3. The module in accordance with claim 1, wherein the module is configured to communicate with cellular network via an in-vehicle cellular radio.

4. The module in accordance with claim 1, wherein the remote keyless entry command originates from a personal communication device in communication with the cellular network.

5. The module in accordance with claim 1, wherein the module is configured to send a confirmation message to the cell phone network.

6. A communication system for relaying a remote keyless entry command from a personal communications device to a vehicle keyless entry receiver, said system comprising:

a personal communication device configured to send a remote keyless entry command via a cellular network;

a cellular network receiver located in a vehicle, said cellular network receiver configured to receive the remote keyless entry command from the cellular network; and

a keyless entry transmitter located in the vehicle and in communication with the cellular network receiver, wherein said keyless entry transmitter is configured to transmit a remote keyless entry signal to a vehicle keyless entry receiver in the vehicle in order to execute a vehicle operation, wherein the remote keyless entry signal corresponds to the command message.
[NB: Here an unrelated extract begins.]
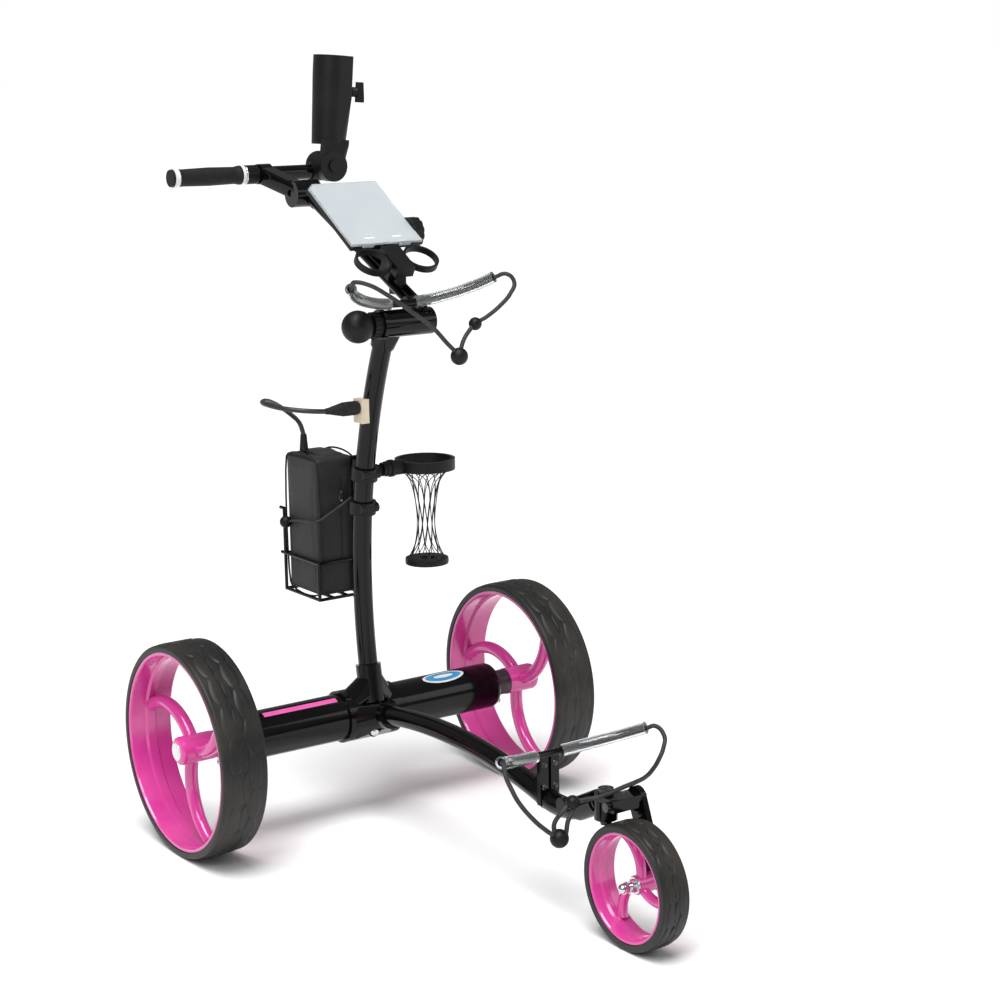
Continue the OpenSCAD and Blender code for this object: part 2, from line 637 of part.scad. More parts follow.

7. The system in accordance with claim 6, wherein the transmitter includes a remote keyless entry key fob circuit board assembly, wherein the cellular network receiver is coupled to the remote keyless entry key fob circuit board assembly in a manner effective for the cellular network receiver to operate the remote keyless entry key fob circuit board assembly to transmit a remote keyless entry signal.

8. The system in accordance with claim 6, wherein the system further comprises a cellular network transmitter configured to send a confirmation message to the personal communication device via the cellular network.